Likewise, Phil Harvey's ExifTool tool can be used to dump metadata around images and videos. While these aren't visual comparisons, they can still be a useful starting place for understanding when change has taken place.

In this post, I'll describe ways of using alternative deserialisation tools so that you can get more informative difference information between binary files using Git.

Installing Tooling

Using Homebrew, I'll install ExifTool, Git, Pandas and Python 3 on my MacBook Pro.

$ brew install \
    exiftool \
    git \
    pandoc \
    virtualenv

I'll set up a virtual environment and install some Python packages. These will be used for extracting document contents.

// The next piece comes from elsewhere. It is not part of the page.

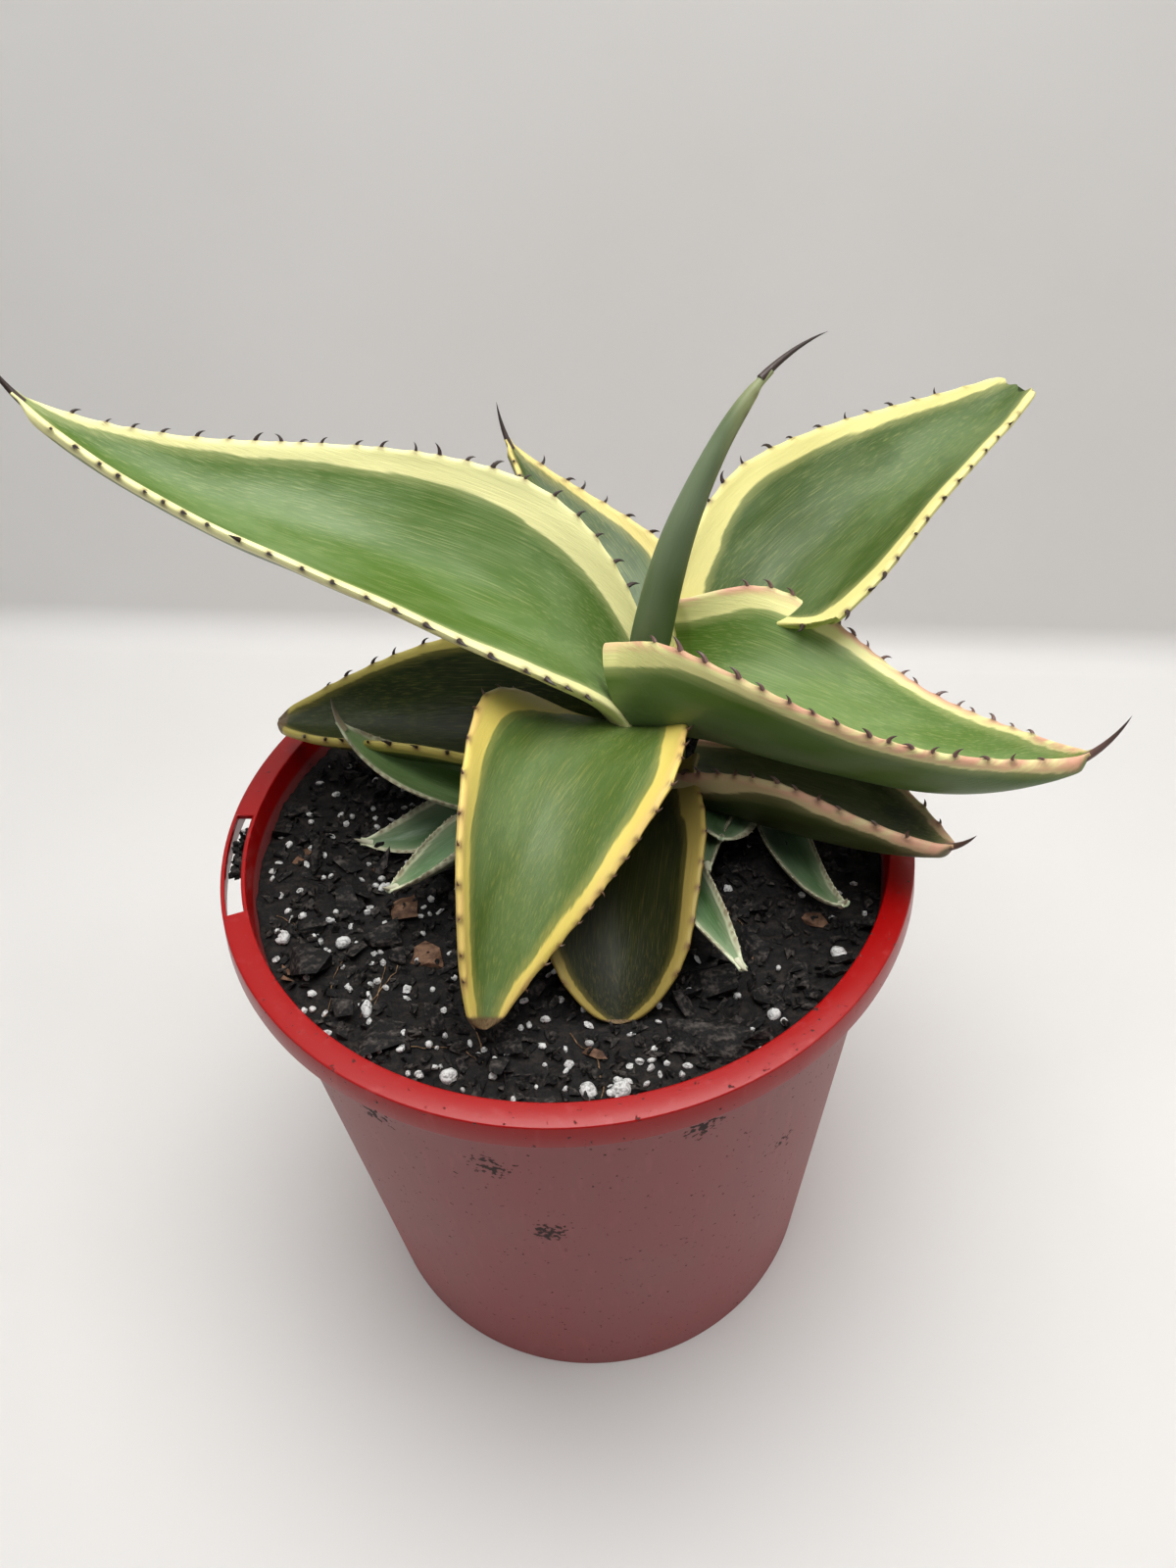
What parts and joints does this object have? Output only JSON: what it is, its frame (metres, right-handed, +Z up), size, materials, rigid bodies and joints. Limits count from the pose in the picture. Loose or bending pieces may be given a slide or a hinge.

$ virtualenv ~/.officecomp
$ source ~/.officecomp/bin/activate
$ python3 -m pip install \
    openpyxl \
    Pandas \
    python-pptx \
    textract

Comparing Office Documents

I'll initialise a new Git repository, configure it and then populate it with blank Word, Excel and PowerPoint documents.

$ mkdir -p ~/repo
$ cd ~/repo
$ git init

The following will map various file extensions to alternative diff configurations.

$ vi .gitattributes
*.docx diff=word
*.pptx diff=powerpoint
*.xlsx diff=excel
*.pdf diff=pdf
*.jpg diff=images_videos
*.png diff=images_videos
*.gif diff=images_videos
*.mp4 diff=images_videos

Inside of the repository's configuration, I'll set up BASH commands that will either extract a file's contents as plain text or dump its metadata. I will also set up a wdiff alias which will provide a colourful and concise output for the diff command.

$ vi .git/config
[core]
    repositoryformatversion = 0
    filemode = true
    bare = false
    logallrefupdates = true
    ignorecase = true

[alias]
    wdiff = diff --word-diff=color --unified=1

[diff "word"]
    textconv=pandoc --to=markdown
    binary=true
    prompt=false

[diff "excel"]
    textconv=python3 /Users/mark/Downloads/test/xlsx-dump.py
    binary=true

[diff "powerpoint"]
    textconv=python /Users/mark/Downloads/test/pptx-dump.py
    binary=true

[diff "pdf"]
    textconv=python3 /Users/mark/Downloads/test/pdf-dump.py
    binary=true

[diff "images_videos"]
    textconv=exiftool
    binary=true

Below you can see the three Office documents. Their file extensions hide that they are actually ZIP files containing XML data.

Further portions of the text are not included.